● **Directive**
Output the material beneath exactly, leaving nothing out.

********

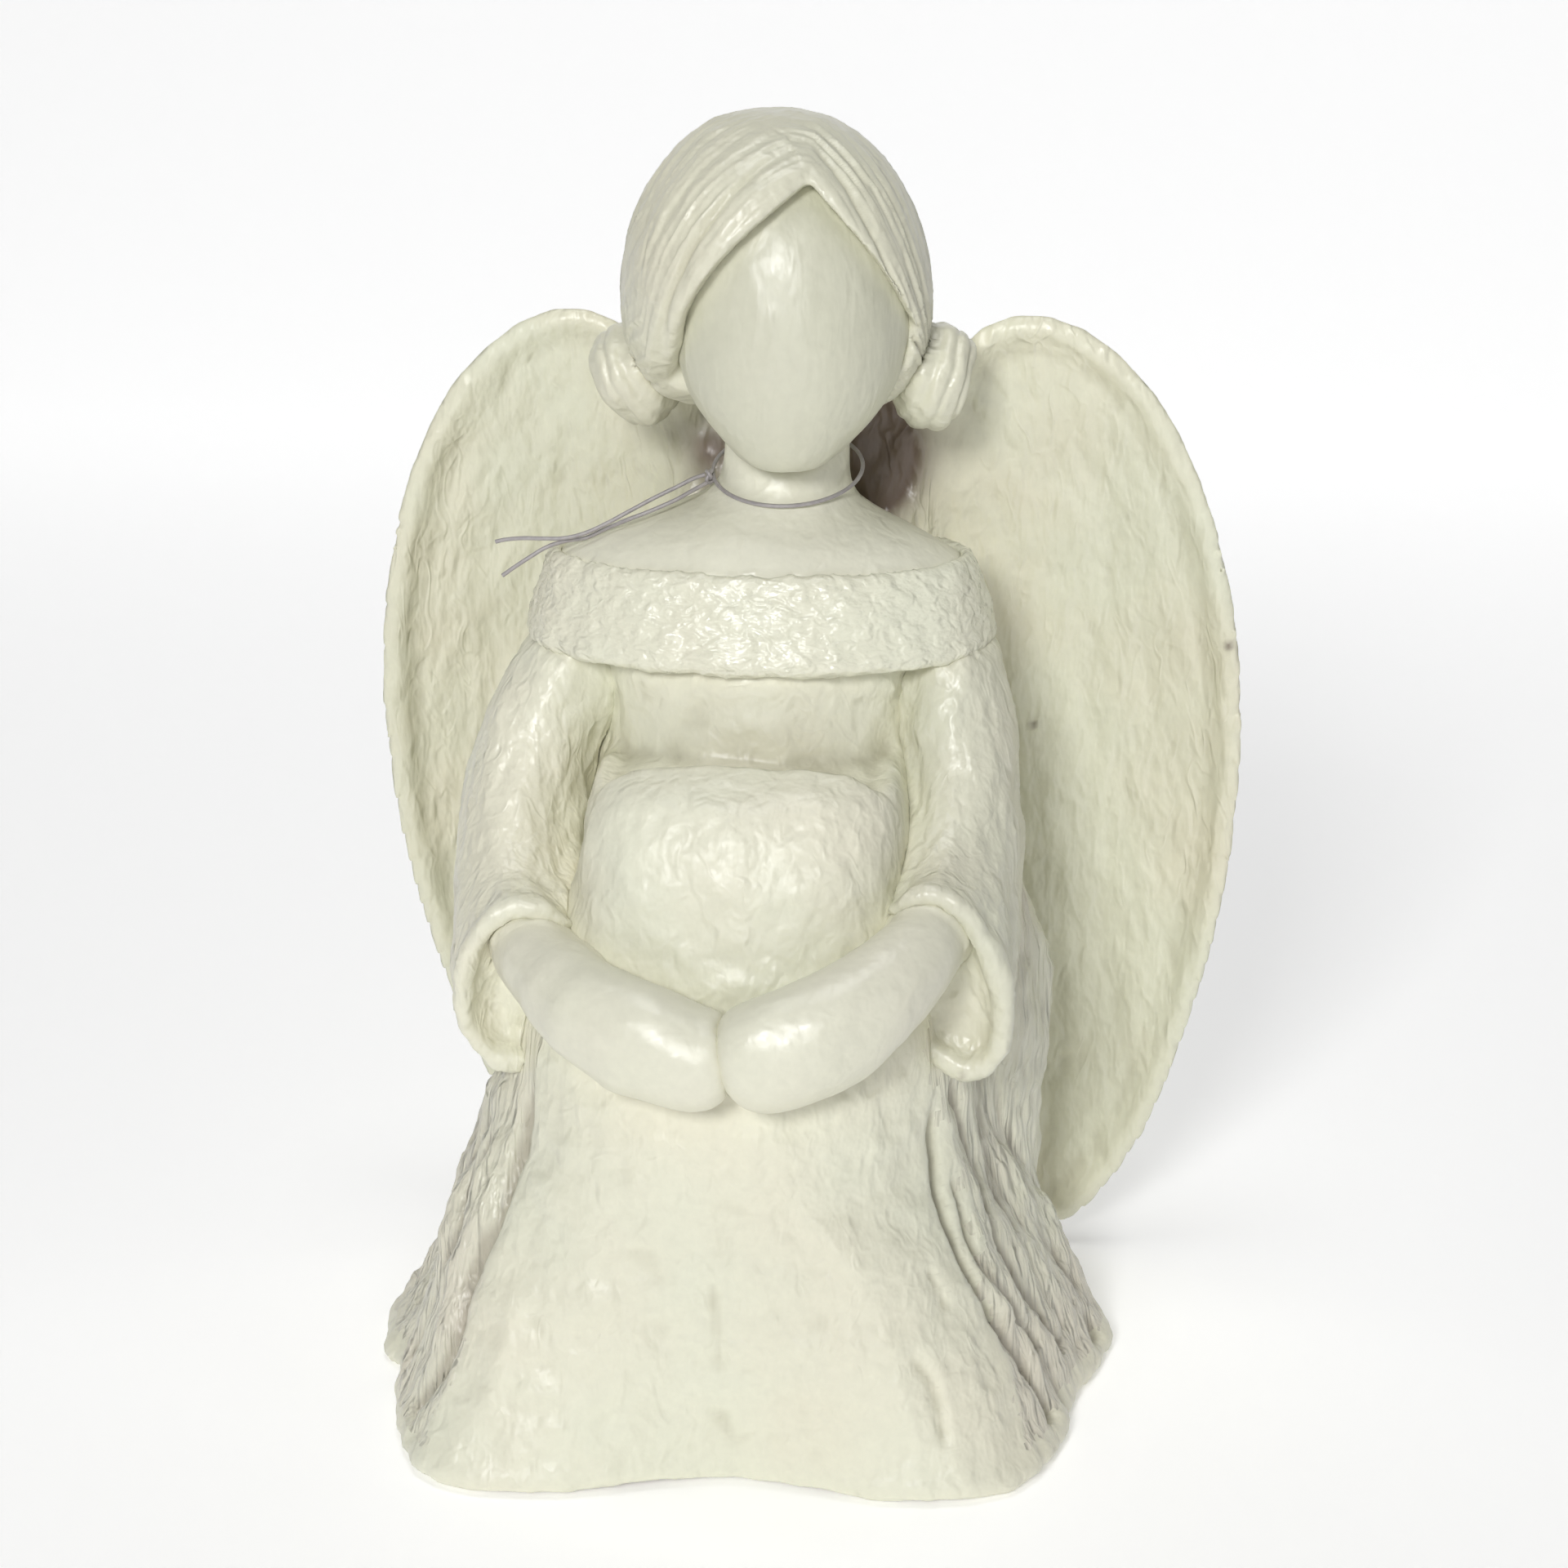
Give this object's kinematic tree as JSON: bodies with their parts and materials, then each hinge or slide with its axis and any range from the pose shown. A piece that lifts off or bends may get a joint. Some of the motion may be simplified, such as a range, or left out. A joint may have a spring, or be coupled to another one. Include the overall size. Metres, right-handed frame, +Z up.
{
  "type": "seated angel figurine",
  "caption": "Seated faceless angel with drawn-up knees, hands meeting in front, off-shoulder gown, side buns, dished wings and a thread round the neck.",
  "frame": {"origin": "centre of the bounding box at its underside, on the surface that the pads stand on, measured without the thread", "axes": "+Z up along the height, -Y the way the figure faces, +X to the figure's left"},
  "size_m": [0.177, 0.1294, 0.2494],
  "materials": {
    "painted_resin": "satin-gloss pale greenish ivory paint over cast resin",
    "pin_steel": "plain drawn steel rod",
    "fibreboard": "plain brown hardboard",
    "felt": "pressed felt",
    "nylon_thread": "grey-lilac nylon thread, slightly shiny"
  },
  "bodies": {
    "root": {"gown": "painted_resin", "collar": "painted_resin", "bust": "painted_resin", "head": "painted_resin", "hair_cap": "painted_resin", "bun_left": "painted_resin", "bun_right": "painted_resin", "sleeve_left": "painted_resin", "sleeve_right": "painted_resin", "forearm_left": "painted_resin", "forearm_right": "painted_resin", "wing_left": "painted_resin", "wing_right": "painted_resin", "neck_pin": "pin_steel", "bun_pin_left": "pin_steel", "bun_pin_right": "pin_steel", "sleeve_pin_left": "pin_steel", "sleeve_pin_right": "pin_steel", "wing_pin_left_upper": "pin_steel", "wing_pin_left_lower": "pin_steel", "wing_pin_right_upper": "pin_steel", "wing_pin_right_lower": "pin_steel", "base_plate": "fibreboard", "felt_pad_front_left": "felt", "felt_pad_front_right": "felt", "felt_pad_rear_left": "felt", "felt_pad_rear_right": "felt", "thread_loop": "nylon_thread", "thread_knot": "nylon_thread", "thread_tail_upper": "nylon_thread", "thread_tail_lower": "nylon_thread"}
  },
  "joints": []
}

********

● **Output of the exercise**
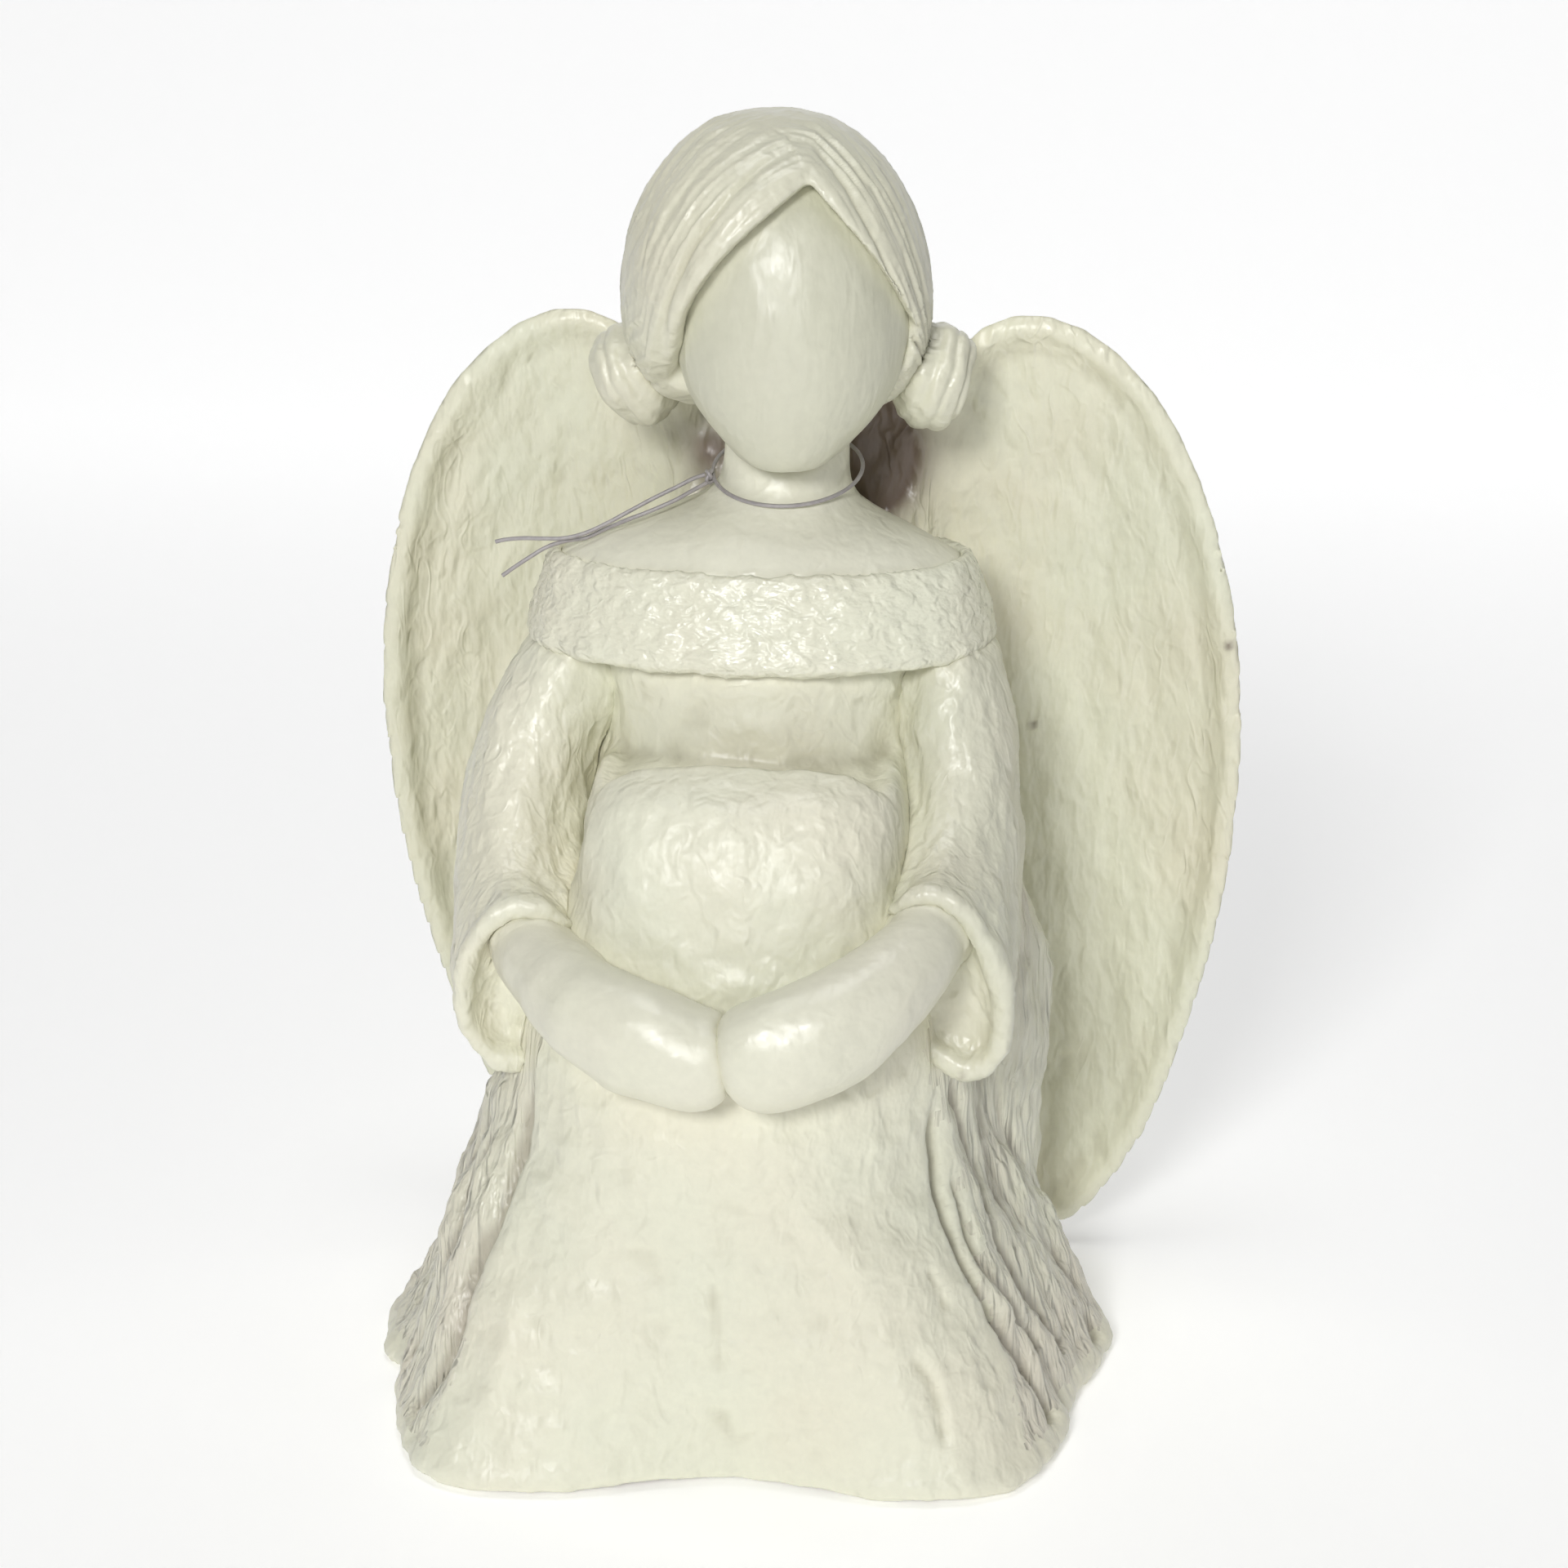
Give this object's kinematic tree as JSON: bodies with their parts and materials, then each hinge or slide with its axis and any range from the pose shown. A piece that lifts off or bends may get a joint. Some of the motion may be simplified, such as a range, or left out. A joint may have a spring, or be coupled to another one. Include the overall size. Metres, right-handed frame, +Z up.
{
  "type": "seated angel figurine",
  "caption": "Seated faceless angel with drawn-up knees, hands meeting in front, off-shoulder gown, side buns, dished wings and a thread round the neck.",
  "frame": {"origin": "centre of the bounding box at its underside, on the surface that the pads stand on, measured without the thread", "axes": "+Z up along the height, -Y the way the figure faces, +X to the figure's left"},
  "size_m": [0.177, 0.1294, 0.2494],
  "materials": {
    "painted_resin": "satin-gloss pale greenish ivory paint over cast resin",
    "pin_steel": "plain drawn steel rod",
    "fibreboard": "plain brown hardboard",
    "felt": "pressed felt",
    "nylon_thread": "grey-lilac nylon thread, slightly shiny"
  },
  "bodies": {
    "root": {"gown": "painted_resin", "collar": "painted_resin", "bust": "painted_resin", "head": "painted_resin", "hair_cap": "painted_resin", "bun_left": "painted_resin", "bun_right": "painted_resin", "sleeve_left": "painted_resin", "sleeve_right": "painted_resin", "forearm_left": "painted_resin", "forearm_right": "painted_resin", "wing_left": "painted_resin", "wing_right": "painted_resin", "neck_pin": "pin_steel", "bun_pin_left": "pin_steel", "bun_pin_right": "pin_steel", "sleeve_pin_left": "pin_steel", "sleeve_pin_right": "pin_steel", "wing_pin_left_upper": "pin_steel", "wing_pin_left_lower": "pin_steel", "wing_pin_right_upper": "pin_steel", "wing_pin_right_lower": "pin_steel", "base_plate": "fibreboard", "felt_pad_front_left": "felt", "felt_pad_front_right": "felt", "felt_pad_rear_left": "felt", "felt_pad_rear_right": "felt", "thread_loop": "nylon_thread", "thread_knot": "nylon_thread", "thread_tail_upper": "nylon_thread", "thread_tail_lower": "nylon_thread"}
  },
  "joints": []
}